You should compare your current balance to your credit limit to avoid maxing out or going over-limit. Using a high percentage of your credit limit can drag down your credit score.
Minimum payment due
This shows the least amount you need to pay in this billing cycle. If you don’t pay at least that amount by the due date, you’ll be charged a late payment fee and probably reported as “late” to the credit bureaus.
You’ll probably notice that the minimum payment due is a lot less than the current balance you owe. You’ll also see if you pay online that the payment amount defaults to the minimum. That makes the payment more affordable, but it is a bit of a trap.
According to a study by the Brookings Institute, most U.S. credit card companies calculate the minimum payment based on 1% of the balance or a minimum dollar amount of $25 to $35. Making payments at that rate, it could take you decades to pay off your credit card balance. If you continue to make purchases on the card, you’re likely to see your balance grow rather than shrink over time.
The longer it takes you to pay off a balance, the more interest you’ll pay. So, try to pay more than the minimum payment on each credit card statement. The faster you pay off your balance, the less interest you’ll pay.
The due date tells you when you must pay or be charged a late fee. Note that you might be charged a late fee if you’re a day overdue, but you won’t get dinged for being late on your credit report unless you’re more than 30 days late. So pay as soon as you can.
Mailed payments fall under a US law called the mailbox rule that says your payment is considered made on the date that you mail it. So most companies count the postmark date, not the date they receive the payment, when determining whether a payment is late. That said, mailed payments can get lost. To be safe with mailed payments, send them early and check to make sure they were received and credited.
Ways to Pay Your Credit Card Bill
As noted above, how you pay your credit card bill can make a difference in whether or not your payment is received on time.
You have three main options for paying a credit card bill:
- By check. You can mail a check to your credit card issuer as payment.
- Online transfers. You can direct your bank or credit union to make an electronic payment to your credit card company. This is faster than sending a check, and gives you immediate proof of the payment.
- Autopay. You may be able to set your account up to have payments automatically billed directly to your bank or credit union. While this is efficient, keep in mind that the amount due on your credit card can vary from month to month. That may make it more difficult to make sure you always have enough of an account balance to cover the payment.

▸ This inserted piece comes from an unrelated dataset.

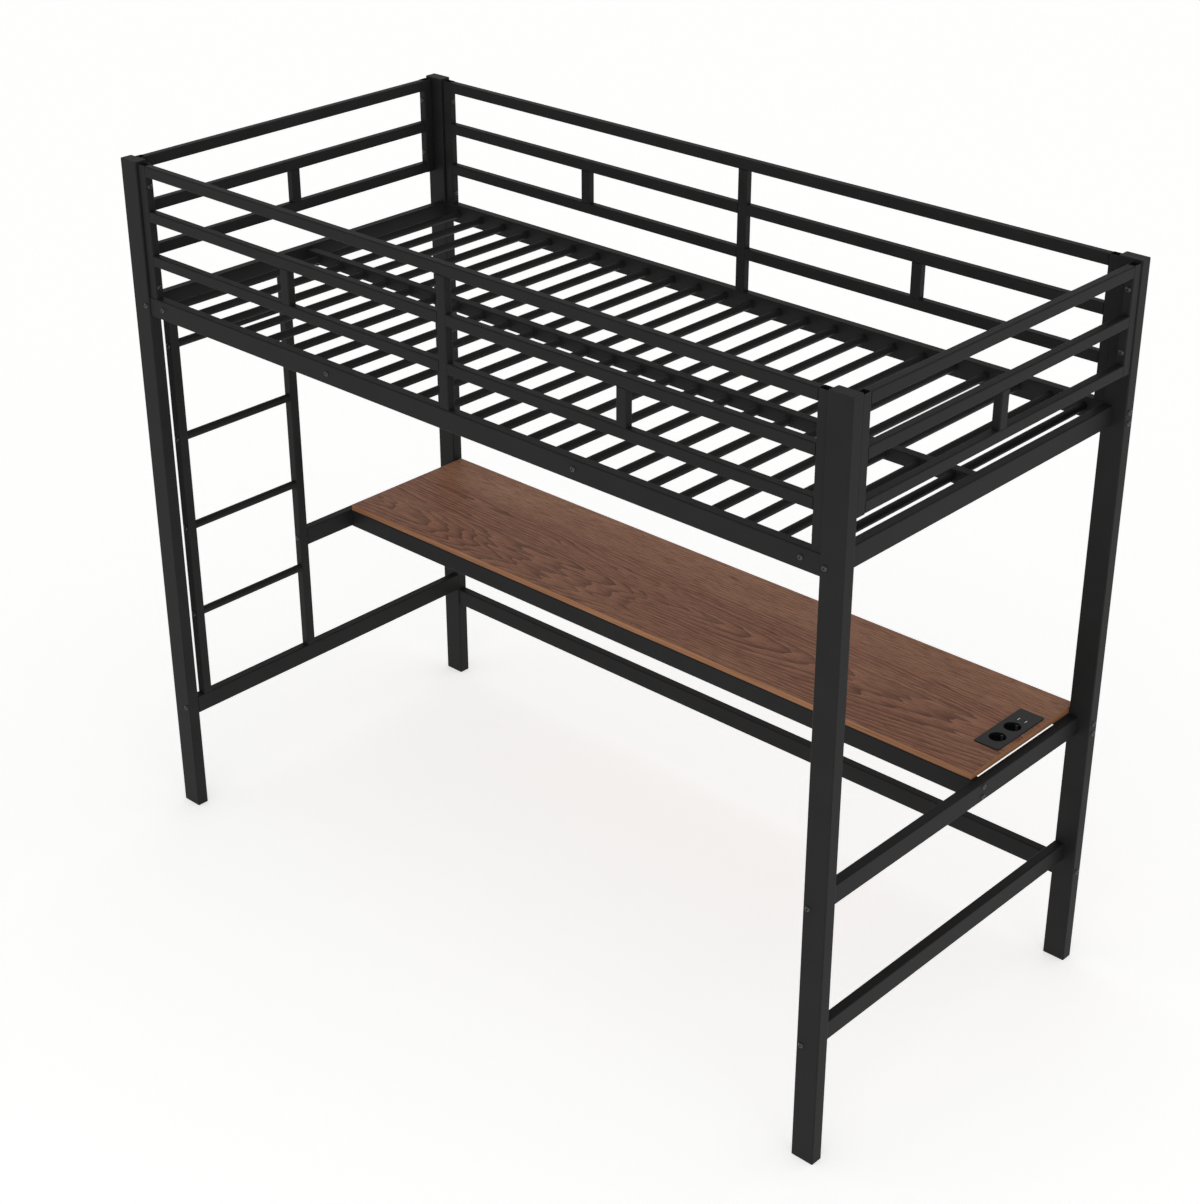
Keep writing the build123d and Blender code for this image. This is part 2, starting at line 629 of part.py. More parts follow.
shell_along = cutout_along - 2 * FIT_GAP
shell_deep = cutout_deep - 2 * FIT_GAP
gland_level = DESK_RAIL_TOP - GLAND_COLLAR / 2 - GLAND_CLEAR
housing_end = OUTLET_Y + shell_deep / 2
with BuildPart() as outlet_housing:
    with BuildSketch(Plane.XY.offset(BOARD_TOP)):
        with Locations((OUTLET_X, OUTLET_Y)):
            RectangleRounded(shell_along, shell_deep, OUTLET_CORNER - HOUSING_RIM)
    extrude(amount=-HOUSING_DROP)
    with BuildSketch(Plane.XY.offset(BOARD_TOP)):
        with Locations((OUTLET_X, OUTLET_Y)):
            Rectangle(shell_along - 2 * HOUSING_WALL, shell_deep - 2 * HOUSING_WALL)
    extrude(amount=HOUSING_WALL - HOUSING_DROP, mode=Mode.SUBTRACT)
    with Locations(facing(OUTLET_X, housing_end, gland_level, (0, 1, 0))):
        Hole(GLAND_NECK / 2 + FIT_GAP, depth=2 * HOUSING_WALL)
write_part("outlet_housing", outlet_housing.part)

with BuildPart() as cord_gland:
    with BuildSketch(Plane.YZ):
        with BuildLine():
            Polyline(
                (-HOUSING_WALL - GLAND_TAIL, GLAND_BORE / 2),
                (GLAND_LONG, GLAND_BORE / 2),
                (GLAND_LONG, GLAND_BORE / 2 + GLAND_LIP),
                (0, GLAND_COLLAR / 2),
                (0, GLAND_NECK / 2),
                (-HOUSING_WALL - GLAND_TAIL, GLAND_NECK / 2),
                close=True,
            )
        make_face()
    revolve(axis=Axis.Y)
gland_plane = Plane(origin=(OUTLET_X, housing_end, gland_level))
write_part("cord_gland", placed(cord_gland.part, [gland_plane])[0])

with BuildPart() as socket_well:
    Cylinder(well_radius + SOCKET_WALL, SOCKET_DEPTH - OUTLET_PROUD + SOCKET_WALL,
             align=(Align.CENTER, Align.CENTER, Align.MAX))
    Cylinder(well_radius, SOCKET_DEPTH - OUTLET_PROUD,
             align=(Align.CENTER, Align.CENTER, Align.MAX), mode=Mode.SUBTRACT)
    with Locations((-PIN_SPACING / 2, 0), (PIN_SPACING / 2, 0)):
        Hole(PIN_HOLE / 2)
for number, (x, y) in enumerate(socket_places, start=1):
    well_plane = Plane(origin=(x, y, BOARD_TOP))
    write_part(f"socket_well_{number}", placed(socket_well.part, [well_plane])[0])

with BuildPart() as pin_sleeve:
    Cylinder(PIN_HOLE / 2 + SLEEVE_WALL, SLEEVE_LONG, align=(Align.CENTER, Align.CENTER, Align.MAX))
    Hole(PIN_HOLE / 2)
sleeve_planes = [
    Plane(origin=(x + shift, y, well_floor - SOCKET_WALL))
    for x, y in socket_places
    for shift in (-PIN_SPACING / 2, PIN_SPACING / 2)
]
write_group("pin_sleeves", placed(pin_sleeve.part, sleeve_planes))

with BuildPart() as earth_clip:
    Box(CLIP_WIDE, CLIP_THICK, CLIP_TALL, align=(Align.CENTER, Align.MIN, Align.MIN))
    fillet(earth_clip.edges().filter_by(Axis.X).sort_by(Axis.Z)[-2:], CLIP_ROUND)
clip_planes = [
    Plane(origin=(x, y + way * (well_radius - CLIP_SET_IN), well_floor), x_dir=(-way, 0, 0), z_dir=(0, 0, 1))
    for x, y in socket_places
    for way in (-1, 1)
]
write_group("earth_clips", placed(earth_clip.part, clip_planes))

with BuildPart() as usb_shell:
    Box(USB_TALL, USB_LONG, USB_DEEP, align=(Align.CENTER, Align.CENTER, Align.MAX))
    Box(USB_TALL - 2 * USB_SKIN, USB_LONG - 2 * USB_SKIN, USB_DEEP - USB_SKIN,
        align=(Align.CENTER, Align.CENTER, Align.MAX), mode=Mode.SUBTRACT)
usb_planes = [Plane(origin=(x, y, BOARD_TOP)) for x, y in usb_places]
write_group("usb_shells", placed(usb_shell.part, usb_planes))

with BuildPart() as usb_tongue:
    with Locations((USB_TALL / 2 - USB_SKIN - TONGUE_OFFSET, 0, USB_SKIN - USB_DEEP)):
        tongue_tall = USB_DEEP - USB_SKIN + OUTLET_PROUD - TONGUE_SETBACK
        Box(TONGUE_THICK, USB_LONG - 3 * USB_SKIN, tongue_tall, align=(Align.MAX, Align.CENTER, Align.MIN))
write_group("usb_tongues", placed(usb_tongue.part, usb_planes))

with BuildPart() as usb_board:
    with Locations((OUTLET_X, OUTLET_Y + USB_SHIFT, BOARD_TOP - USB_DEEP)):
        board_along = shell_along - 2 * HOUSING_WALL - 2 * USB_BOARD_MARGIN
        Box(board_along, USB_BOARD_DEEP, USB_BOARD_THICK,
            align=(Align.CENTER, Align.CENTER, Align.MAX))
write_part("usb_board", usb_board.part)
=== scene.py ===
import math

import bmesh
import bpy
import numpy as np
from mathutils import Matrix, Vector


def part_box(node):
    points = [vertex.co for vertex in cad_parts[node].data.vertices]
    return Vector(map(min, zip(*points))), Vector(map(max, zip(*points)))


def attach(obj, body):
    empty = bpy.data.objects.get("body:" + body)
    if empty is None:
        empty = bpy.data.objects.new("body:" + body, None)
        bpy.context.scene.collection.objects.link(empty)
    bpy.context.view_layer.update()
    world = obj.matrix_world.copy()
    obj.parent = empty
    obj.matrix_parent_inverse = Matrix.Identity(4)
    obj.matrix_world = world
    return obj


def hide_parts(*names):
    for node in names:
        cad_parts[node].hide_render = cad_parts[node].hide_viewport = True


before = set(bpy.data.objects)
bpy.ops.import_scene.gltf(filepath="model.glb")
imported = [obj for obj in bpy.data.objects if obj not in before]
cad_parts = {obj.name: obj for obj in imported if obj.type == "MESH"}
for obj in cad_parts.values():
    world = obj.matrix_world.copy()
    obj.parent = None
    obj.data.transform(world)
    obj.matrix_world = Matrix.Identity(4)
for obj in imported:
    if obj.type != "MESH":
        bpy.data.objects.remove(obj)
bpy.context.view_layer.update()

# The stage: a wide pale floor, an even pale surround that is a little brighter towards the
# horizon than overhead, which does most of the lighting. Two large soft lights low at the right
# and the front only lift the upright faces a little.
FLOOR_HALF = 30.0
STIPPLE_SIZE = 0.004
SOFTBOX_SIZE = 3.2
SOFTBOX_AIM = Vector((0, 0, 0.9))
CAMERA_PLACE = Vector((3.1969, -3.4717, 3.2599))
CAMERA_AZIMUTH = math.radians(42.752)
CAMERA_ELEVATION = math.radians(27.898)
CAMERA_ROLL = math.radians(-0.104)
CAMERA_LENS = 68.35


def linear(code):
    """An sRGB hex colour as linear values with alpha."""
    parts = [int(code[i:i + 2], 16) / 255 for i in (1, 3, 5)]
    return tuple(v / 12.92 if v <= 0.04045 else ((v + 0.055) / 1.055) ** 2.4 for v in parts) + (1.0,)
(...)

Under some circumstances, you could also pay your bill by money order or in person with cash at a local bank branch. As a practical matter paying by check or online transfer is generally cheaper and more efficient.

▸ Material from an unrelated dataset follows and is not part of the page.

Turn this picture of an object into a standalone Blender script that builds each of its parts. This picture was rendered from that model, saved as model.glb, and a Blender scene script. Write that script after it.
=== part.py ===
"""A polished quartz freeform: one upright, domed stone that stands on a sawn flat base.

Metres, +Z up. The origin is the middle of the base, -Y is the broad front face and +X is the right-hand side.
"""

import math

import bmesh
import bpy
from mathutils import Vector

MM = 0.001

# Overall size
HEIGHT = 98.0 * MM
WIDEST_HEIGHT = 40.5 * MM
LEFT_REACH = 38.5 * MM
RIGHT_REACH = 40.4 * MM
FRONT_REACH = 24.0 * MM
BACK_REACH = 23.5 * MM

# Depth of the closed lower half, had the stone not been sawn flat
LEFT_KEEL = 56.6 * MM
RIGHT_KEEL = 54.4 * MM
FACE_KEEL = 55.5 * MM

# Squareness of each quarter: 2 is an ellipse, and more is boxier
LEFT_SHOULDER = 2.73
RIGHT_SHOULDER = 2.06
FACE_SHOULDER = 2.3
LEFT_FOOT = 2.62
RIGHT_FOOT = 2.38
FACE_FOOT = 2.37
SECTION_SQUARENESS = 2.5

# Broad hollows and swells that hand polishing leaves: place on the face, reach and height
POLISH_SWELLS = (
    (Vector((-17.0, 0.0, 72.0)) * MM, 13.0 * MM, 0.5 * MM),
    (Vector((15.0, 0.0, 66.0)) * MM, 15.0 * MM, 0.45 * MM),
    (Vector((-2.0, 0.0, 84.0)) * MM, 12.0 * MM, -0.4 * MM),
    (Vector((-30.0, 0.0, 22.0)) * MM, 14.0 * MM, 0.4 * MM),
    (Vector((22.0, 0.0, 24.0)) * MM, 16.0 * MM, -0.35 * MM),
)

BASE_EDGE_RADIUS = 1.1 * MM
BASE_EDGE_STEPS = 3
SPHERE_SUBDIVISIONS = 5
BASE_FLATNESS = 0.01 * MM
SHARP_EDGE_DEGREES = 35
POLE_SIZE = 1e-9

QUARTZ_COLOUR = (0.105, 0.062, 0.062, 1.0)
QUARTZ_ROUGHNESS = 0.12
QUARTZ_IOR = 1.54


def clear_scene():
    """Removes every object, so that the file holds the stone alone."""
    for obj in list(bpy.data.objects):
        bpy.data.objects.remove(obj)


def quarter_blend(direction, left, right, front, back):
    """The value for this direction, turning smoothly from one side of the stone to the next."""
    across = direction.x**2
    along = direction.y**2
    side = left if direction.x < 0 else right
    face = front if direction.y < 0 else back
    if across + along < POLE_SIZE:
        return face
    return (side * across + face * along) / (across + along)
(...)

How Much of Your Credit Card Bill Should You Pay?
You should pay at least the minimum amount every month to avoid late fees and dings on your credit report.

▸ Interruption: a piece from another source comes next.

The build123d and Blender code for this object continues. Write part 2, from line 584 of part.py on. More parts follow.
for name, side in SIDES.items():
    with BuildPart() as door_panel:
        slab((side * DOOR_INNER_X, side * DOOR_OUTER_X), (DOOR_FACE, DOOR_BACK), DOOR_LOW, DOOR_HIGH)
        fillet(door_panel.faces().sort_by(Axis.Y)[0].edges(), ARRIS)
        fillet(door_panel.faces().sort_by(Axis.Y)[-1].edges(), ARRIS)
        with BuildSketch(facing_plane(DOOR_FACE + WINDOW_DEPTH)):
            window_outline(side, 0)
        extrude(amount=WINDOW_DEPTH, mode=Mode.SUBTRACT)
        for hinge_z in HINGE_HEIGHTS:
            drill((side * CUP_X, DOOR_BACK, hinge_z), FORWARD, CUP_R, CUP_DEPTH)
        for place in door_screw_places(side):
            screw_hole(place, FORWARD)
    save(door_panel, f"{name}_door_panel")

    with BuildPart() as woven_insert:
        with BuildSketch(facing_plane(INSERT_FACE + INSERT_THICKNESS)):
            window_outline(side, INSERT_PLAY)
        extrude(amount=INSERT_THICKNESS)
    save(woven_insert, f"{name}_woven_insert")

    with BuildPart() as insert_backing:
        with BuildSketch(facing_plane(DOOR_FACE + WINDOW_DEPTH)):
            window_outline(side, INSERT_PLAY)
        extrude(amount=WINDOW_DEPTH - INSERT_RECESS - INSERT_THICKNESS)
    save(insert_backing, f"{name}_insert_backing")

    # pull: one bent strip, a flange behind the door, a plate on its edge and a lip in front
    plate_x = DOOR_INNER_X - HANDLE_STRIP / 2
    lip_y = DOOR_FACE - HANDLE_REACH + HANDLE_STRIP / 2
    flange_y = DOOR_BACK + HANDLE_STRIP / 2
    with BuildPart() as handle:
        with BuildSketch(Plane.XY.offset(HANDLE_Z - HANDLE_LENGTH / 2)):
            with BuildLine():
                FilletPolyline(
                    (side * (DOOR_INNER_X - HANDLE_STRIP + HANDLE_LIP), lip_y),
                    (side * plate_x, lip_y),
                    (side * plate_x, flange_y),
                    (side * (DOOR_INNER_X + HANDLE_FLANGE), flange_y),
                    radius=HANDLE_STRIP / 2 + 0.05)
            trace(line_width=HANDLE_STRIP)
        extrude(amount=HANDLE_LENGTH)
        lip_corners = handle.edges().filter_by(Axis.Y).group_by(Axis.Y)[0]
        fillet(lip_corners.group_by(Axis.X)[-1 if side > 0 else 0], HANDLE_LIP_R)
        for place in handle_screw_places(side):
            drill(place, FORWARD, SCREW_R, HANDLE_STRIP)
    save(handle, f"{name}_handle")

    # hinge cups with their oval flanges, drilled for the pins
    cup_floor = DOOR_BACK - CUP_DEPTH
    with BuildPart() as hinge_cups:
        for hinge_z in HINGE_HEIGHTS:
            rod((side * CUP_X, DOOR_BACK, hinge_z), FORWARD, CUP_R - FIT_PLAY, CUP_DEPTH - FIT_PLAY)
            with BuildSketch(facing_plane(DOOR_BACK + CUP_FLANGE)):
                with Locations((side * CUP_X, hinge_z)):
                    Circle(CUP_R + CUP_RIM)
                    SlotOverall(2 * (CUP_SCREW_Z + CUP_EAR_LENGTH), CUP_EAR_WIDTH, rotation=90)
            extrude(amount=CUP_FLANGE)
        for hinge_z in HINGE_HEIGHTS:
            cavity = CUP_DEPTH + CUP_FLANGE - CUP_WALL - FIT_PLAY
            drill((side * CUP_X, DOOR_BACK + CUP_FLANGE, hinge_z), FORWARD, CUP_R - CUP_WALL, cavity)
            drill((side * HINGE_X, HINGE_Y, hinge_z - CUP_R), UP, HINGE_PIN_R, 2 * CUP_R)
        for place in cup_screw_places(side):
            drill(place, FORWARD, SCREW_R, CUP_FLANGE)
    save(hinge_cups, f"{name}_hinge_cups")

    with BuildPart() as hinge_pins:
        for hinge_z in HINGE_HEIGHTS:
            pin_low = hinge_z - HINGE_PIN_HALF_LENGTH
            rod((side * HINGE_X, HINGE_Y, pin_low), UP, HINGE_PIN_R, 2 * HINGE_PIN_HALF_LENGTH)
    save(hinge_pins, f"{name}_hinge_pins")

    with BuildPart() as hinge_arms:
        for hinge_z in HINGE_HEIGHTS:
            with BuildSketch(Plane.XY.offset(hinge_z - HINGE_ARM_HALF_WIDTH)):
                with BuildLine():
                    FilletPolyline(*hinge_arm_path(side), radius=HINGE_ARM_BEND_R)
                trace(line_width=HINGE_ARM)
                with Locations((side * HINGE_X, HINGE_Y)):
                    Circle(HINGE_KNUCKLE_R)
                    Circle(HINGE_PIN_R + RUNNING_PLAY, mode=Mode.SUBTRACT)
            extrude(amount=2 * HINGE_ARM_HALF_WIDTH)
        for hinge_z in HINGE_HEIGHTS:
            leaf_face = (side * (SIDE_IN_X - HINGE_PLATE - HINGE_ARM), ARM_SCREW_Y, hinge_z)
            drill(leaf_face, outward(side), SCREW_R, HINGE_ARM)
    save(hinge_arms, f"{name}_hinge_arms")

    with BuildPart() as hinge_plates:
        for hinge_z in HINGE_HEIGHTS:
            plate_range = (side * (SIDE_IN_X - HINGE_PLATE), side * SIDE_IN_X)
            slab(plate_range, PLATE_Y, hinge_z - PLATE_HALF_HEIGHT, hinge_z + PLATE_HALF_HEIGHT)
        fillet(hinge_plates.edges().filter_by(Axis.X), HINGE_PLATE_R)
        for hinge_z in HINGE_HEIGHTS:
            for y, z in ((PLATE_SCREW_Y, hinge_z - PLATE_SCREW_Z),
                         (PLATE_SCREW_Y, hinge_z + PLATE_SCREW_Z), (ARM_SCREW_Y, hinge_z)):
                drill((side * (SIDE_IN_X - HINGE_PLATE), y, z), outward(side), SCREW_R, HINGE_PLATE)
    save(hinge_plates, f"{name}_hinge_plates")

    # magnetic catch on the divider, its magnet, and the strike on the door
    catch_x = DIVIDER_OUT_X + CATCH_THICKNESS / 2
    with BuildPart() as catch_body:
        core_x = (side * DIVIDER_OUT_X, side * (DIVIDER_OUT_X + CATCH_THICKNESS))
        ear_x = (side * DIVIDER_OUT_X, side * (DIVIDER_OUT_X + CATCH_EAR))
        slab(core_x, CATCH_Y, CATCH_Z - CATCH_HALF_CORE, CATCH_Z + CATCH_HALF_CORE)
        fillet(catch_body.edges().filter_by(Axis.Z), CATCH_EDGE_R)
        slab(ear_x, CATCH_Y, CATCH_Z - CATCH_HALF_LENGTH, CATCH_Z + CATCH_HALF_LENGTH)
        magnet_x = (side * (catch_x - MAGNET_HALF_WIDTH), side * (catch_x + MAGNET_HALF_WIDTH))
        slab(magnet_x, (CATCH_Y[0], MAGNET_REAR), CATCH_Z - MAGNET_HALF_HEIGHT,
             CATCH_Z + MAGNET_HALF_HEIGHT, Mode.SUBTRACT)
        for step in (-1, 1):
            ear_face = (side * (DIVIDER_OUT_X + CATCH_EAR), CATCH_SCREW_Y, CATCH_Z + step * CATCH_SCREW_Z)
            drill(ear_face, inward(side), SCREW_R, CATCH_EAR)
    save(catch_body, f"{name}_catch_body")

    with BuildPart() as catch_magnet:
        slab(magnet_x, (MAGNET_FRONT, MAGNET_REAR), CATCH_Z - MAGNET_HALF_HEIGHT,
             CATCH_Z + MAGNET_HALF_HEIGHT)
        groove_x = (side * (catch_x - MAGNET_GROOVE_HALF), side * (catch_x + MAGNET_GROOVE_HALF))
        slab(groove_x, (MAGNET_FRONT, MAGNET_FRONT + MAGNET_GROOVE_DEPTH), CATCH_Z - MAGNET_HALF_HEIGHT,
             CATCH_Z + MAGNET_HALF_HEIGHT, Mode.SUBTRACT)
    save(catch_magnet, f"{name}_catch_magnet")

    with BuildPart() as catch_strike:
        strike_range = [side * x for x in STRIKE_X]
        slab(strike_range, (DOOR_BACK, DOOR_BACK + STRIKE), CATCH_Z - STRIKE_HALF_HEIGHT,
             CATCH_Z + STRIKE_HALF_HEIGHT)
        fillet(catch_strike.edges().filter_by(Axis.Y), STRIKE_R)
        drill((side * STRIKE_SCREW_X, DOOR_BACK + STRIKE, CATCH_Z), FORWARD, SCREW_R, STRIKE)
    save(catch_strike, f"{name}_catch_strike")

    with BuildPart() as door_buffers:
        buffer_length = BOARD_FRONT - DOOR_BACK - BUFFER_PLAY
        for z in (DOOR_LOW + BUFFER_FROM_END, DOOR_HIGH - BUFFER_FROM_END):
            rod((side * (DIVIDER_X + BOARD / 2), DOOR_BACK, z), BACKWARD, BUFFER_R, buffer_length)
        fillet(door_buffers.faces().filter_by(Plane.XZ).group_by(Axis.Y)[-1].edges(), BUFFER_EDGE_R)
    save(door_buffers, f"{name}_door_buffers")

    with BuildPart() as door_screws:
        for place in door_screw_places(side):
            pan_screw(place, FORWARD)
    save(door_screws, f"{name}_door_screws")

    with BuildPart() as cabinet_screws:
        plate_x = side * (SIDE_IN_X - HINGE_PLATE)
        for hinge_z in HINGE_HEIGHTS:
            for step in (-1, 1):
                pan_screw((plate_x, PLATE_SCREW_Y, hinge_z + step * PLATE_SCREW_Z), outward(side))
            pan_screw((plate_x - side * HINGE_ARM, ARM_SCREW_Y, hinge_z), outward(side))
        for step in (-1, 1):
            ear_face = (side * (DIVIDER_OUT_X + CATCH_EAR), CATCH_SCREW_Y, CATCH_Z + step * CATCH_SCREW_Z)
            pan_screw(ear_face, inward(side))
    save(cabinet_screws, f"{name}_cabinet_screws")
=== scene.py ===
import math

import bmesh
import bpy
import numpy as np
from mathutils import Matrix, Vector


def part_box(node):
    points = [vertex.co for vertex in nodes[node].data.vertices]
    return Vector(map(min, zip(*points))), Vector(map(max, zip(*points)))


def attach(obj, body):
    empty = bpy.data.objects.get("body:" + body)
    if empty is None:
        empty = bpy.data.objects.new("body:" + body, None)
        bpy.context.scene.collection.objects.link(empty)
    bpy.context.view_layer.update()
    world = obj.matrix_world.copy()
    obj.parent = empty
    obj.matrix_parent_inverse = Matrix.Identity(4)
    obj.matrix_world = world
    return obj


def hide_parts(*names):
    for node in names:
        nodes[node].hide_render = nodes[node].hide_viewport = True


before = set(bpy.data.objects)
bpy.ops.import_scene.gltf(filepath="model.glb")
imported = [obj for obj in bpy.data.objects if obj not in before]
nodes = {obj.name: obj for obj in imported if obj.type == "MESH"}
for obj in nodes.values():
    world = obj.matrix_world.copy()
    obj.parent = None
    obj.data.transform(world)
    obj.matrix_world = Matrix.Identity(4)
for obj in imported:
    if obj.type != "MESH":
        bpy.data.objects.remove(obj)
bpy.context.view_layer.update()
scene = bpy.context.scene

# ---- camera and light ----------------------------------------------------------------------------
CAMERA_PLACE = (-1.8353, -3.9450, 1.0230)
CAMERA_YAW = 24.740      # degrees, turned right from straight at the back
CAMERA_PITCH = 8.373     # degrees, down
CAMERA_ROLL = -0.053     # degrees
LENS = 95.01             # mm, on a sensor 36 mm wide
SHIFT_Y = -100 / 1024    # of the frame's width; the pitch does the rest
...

If you can, you pay more than the minimum each month. Ideally, you should pay off your entire balance. You don’t pay interest if you avoid carrying a balance. It also helps your credit score and keeps you from spending more than you earn.
How to Make Late Payments on Your Credit Card Bill
If you miss a payment date, the first thing to do is to make the payment as soon as possible. An online transfer is likely to be the fastest way of getting this done. Also, it will let you know as soon as the payment has been received.
Missing a due date will probably cause you to be charged a late fee. However, if you make the payment soon after the due date you should contact the credit card company to see if you can get the late fee waived. If you otherwise have a good payment history for the card, they might be willing to give you a break. And remember that if you pay within 30 days of your due date your credit score won’t be harmed. .
5 Credit Card Payment Tips
Below are five credit card payment tips that can save you money and keep your credit score in good shape.
1. Get to know your billing cycle
Under the terms of the 2009 CARD Act, the due date for each bill must be on the same date of each month. If that date falls on a weekend or holiday, then the due date will be the next business day following the regular due date.
Get familiar with when your statements typically come out, and when the due dates are. Doing this will help make sure you don’t accidentally overlook a statement. It will also aid you in making sure you have enough money available to pay the bill.
2. Online payment reduces the chance of late fees
By law, you are supposed to have 21 days between the statement date and the payment due date. However, if you don’t get to the statement right away, that window can close quickly.
It’s much easier to avoid missed payments if you set up automatic payments to your credit card issuers. You get an email reminder, you click a link and choose your payment amount. Nice and easy.
3. Pay more than the minimum each month
Credit card companies don’t set their minimum payments low to be nice to you. They want to stretch out your repayment over a longer period so you pay more interest.
You can beat them at that game by always paying more than the minimum and trying to avoid carrying a balance. If you pay your balance off in full and on time each month, you can avoid interest charges altogether.
4. If you use multiple cards, prioritize payment amounts according to interest rates
If you can’t pay all your balances off in full each month, start by making sure you make the minimum payment on each card. That way you’ll avoid late fees and bad marks on your credit record.
If you have enough money to pay more than the minimum required amount on all your cards, put any extra payment towards the card with the highest interest rate. Reducing that balance will save you the most in interest charges.
5. Watch your credit utilization
Credit utilization is the percentage of your credit limit that is currently in use. For example, if you have a credit limit of $4,000 and your current balance is $2,000, your credit utilization for that card is 50%.
Credit utilization is measured for each card you have and overall credit. A high credit utilization percentage can hurt your credit score. So, on each statement, compare your balance to your credit limit. Whenever possible, try to get your credit utilization down below 30%, and lower is better.
How do I avoid credit card late payment fees?
All you have to do to avoid credit card late payment fees is pay at least the minimum required amount by the due date.
How much time do I have to pay my credit card bill to avoid interest charges?
By law, you have 21 days from when a statement is issued to when payment is due.
How long will it take to pay off a $2,000 credit card bill at 18% interest if I pay only the minimum amount due each month?
Formulas to calculate minimum payment amounts vary among credit card issuers. A typical formula is the greater of 1% of your balance or $35. With that formula, it would take nearly 11 years to pay off a $2,000 credit card bill at 18% interest. And that’s assuming there are no fees or other charges on the card.